El “juego” de las potencias
“Afganistán es conocida como el cementerio de los imperios”, explica Turk, “las potencias que la han conquistado o han tenido presencia en ella, terminan por perder rápidamente su control”. La historia podría explicar el aparente fracaso de EE. UU. en lograrlo.
El país, de apenas 647.497 km2 (casi el tamaño de España y la mitad de Colombia) ha pasado por manos persas, indias, turcas, inglesas, rusas... En los últimos 2.500 años, al menos veinticinco dinastías han intentado gobernarlo. “La situación geoestratégica le convierte en una pieza clave en el tablero de ajedrez de las grandes potencias”, explica en su tesis de doctorado el investigador español Jose Miguel Calvillo de la Universidad Complutense de Madrid. “Es puente de salida de las principales reservas de gas del mundo”.
Su destino ha sido ser el patio de guerra de las potencias. En el siglo XIX fue conocida por aquello que se denominó el “Gran Juego”, la competencia entre los británicos y los rusos por lograr influencia en la región. El imperio británico invadió en tres ocasiones a Afganistán entre 1839 y 1919, desatando tres guerras anglo-afganas. En 1919, tras ser un protectorado inglés durante 40 años, el país logró su independencia.
Unas décadas después, en 1978, bajo el fragor de la Guerra Fría, la Unión Soviética invadiría la nación. El famoso politólogo Samuel P. Huntington, ya fallecido, explicó por qué el movimiento soviético despertó el interés norteamericano. Citado por Calvillo, Huntington señaló que el gobierno de Ronald Reagan (1981-1989) vio “en el conflicto la posibilidad de conseguir el rollback (retroceso) de la Unión Soviética en un país que había caído bajo su órbita”.
“La invasión soviética produjo una resistencia afgana que, aunque poco cohesionada, pudo unirse por el flujo de ayuda a la causa de los denominados mujahideenes (combatientes) y logró mantener una guerra de guerrillas en oposición a los invasores”, escribe la magíster en análisis de problemas políticos, Angélica Alba Cuéllar, en el artículo “El resurgimiento de los talibanes en Afganistán”. No lo hicieron sin ayuda. “Durante ese periodo, los estadounidenses, paquistaníes y saudíes intentaron proporcionar a los mujahideenes mejores armas y estimularlos para formar un gobierno interino”.

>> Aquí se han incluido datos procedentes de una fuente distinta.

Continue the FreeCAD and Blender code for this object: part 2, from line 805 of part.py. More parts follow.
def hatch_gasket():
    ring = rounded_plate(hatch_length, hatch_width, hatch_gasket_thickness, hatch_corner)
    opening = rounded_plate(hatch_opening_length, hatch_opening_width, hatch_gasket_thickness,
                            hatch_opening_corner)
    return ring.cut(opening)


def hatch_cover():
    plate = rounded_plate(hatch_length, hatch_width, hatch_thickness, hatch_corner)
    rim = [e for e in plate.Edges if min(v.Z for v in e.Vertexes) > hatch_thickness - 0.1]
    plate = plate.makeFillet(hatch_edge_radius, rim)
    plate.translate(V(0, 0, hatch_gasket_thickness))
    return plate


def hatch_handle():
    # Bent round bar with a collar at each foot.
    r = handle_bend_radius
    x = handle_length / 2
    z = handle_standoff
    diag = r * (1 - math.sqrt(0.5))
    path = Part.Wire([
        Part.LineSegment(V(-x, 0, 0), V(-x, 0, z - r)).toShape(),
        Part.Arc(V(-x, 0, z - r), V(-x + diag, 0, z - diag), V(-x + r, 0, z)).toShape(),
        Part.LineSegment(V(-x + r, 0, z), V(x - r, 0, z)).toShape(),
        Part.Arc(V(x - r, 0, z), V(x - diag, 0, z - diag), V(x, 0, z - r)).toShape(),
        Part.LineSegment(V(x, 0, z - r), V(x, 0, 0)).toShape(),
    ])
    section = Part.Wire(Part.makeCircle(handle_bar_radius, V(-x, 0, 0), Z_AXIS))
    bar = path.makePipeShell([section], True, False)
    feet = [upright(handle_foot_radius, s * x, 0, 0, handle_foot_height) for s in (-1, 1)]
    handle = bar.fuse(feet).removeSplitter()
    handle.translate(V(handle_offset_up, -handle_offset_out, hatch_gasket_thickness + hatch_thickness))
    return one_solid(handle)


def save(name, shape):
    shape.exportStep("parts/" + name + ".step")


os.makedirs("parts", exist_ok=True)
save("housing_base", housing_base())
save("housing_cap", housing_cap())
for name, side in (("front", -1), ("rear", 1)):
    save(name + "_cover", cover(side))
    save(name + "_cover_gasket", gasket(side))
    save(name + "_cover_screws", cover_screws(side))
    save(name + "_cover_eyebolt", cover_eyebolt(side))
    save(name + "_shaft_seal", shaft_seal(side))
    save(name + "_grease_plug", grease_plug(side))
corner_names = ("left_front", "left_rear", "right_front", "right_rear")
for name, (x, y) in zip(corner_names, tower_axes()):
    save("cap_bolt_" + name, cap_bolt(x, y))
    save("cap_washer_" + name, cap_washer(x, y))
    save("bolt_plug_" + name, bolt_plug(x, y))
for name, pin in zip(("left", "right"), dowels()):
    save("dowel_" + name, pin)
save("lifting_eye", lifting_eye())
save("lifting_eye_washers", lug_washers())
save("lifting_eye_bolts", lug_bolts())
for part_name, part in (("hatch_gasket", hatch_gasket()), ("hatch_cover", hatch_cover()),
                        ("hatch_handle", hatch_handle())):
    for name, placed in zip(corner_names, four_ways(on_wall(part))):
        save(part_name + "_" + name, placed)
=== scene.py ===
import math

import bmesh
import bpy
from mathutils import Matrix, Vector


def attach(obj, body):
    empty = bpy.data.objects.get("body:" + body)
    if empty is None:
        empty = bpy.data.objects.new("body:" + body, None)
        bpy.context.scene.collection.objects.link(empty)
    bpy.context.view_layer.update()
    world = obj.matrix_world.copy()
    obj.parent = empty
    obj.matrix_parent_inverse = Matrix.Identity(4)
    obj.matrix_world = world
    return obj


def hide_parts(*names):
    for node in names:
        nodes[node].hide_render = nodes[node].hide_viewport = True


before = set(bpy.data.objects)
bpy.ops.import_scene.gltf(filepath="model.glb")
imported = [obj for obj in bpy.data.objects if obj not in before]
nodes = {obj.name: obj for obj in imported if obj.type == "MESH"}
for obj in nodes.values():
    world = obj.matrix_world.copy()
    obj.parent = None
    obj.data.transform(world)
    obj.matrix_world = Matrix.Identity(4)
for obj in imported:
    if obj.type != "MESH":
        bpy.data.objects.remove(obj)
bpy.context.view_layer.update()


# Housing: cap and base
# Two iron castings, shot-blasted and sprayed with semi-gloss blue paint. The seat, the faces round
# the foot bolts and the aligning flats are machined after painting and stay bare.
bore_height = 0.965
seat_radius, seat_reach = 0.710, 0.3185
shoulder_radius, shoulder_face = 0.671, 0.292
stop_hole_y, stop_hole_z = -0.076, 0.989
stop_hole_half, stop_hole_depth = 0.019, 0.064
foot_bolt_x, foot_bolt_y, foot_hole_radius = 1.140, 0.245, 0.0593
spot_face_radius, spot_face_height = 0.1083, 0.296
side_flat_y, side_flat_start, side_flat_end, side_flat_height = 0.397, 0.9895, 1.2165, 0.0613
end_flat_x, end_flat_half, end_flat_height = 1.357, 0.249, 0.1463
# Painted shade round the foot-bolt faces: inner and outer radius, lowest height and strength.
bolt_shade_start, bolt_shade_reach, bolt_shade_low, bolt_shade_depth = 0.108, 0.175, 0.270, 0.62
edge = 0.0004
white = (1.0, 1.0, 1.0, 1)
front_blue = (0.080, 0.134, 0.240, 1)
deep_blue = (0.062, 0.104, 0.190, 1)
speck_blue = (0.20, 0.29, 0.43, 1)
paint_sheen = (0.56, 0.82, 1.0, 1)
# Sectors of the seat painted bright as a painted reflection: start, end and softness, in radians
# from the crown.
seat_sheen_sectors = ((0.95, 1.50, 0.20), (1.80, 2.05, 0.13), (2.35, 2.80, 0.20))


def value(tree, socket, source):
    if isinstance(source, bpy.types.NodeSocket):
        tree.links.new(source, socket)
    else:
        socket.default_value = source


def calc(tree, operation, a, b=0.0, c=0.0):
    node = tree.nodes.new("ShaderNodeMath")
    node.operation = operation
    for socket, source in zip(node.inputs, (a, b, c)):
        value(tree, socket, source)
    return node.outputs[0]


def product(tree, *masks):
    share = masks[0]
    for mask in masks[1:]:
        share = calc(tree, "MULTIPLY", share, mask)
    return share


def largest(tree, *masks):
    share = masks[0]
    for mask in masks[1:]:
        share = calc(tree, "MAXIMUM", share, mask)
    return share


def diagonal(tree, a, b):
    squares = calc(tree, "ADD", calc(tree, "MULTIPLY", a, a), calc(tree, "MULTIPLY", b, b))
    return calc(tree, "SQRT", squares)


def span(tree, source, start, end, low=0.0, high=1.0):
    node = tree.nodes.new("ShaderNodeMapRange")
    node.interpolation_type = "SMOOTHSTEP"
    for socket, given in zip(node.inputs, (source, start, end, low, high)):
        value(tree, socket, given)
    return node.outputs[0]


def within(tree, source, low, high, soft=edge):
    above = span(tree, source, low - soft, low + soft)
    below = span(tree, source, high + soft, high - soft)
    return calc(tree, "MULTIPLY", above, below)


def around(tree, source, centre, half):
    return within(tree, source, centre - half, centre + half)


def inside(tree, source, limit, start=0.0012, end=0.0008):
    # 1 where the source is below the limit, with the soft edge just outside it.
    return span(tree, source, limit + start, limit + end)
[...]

Catorce años duró esa guerra. Las últimas unidades soviéticas abandonaron Afganistán en 1992 dejando un país en ruina. “Un millón de afganos muertos, una tercera parte de la población refugiada en el extranjero (principalmente Irán y Pakistán) y centenares de miles de campesinos asentados en las afueras de las ciudades tras abandonar sus aldeas”, escribe Calvillo. El conflicto no terminó allí.
La sociedad afgana no era nada conocida por Occidente. Carlos Alberto Patiño, doctor en Filosofía de la Universidad Pontificia Bolivariana, explica en su libro “Guerras que cambiaron el mundo”, que los norteamericanos subestimaron la realidad cultural, “determinada por el islam como cultura hegemónica y étnica en sociedades profundamente tribales”. El país cuenta con cerca de 25 grupos étnicos diferenciados, lo que lo hace uno de los Estados más fragmentados del mundo. En el caos dejado por la Guerra Fría emergió un grupo universitario de jóvenes que prometió orden.
Los talibanes
En el momento más crítico de esta guerra “interminable”, la coalición liderada por EE.UU. llegó a tener en Afganistán más de 130.000 efectivos. Todos dirigidos contra un grupo que estaba en el poder en “uno de los hechos más inesperados en la historia reciente”, explica la profesora Cuellar. Los talibanes surgieron en el verano de 1994. De talib o estudiantes, eran víctimas y no combatientes de la guerra de expulsión de los soviéticos.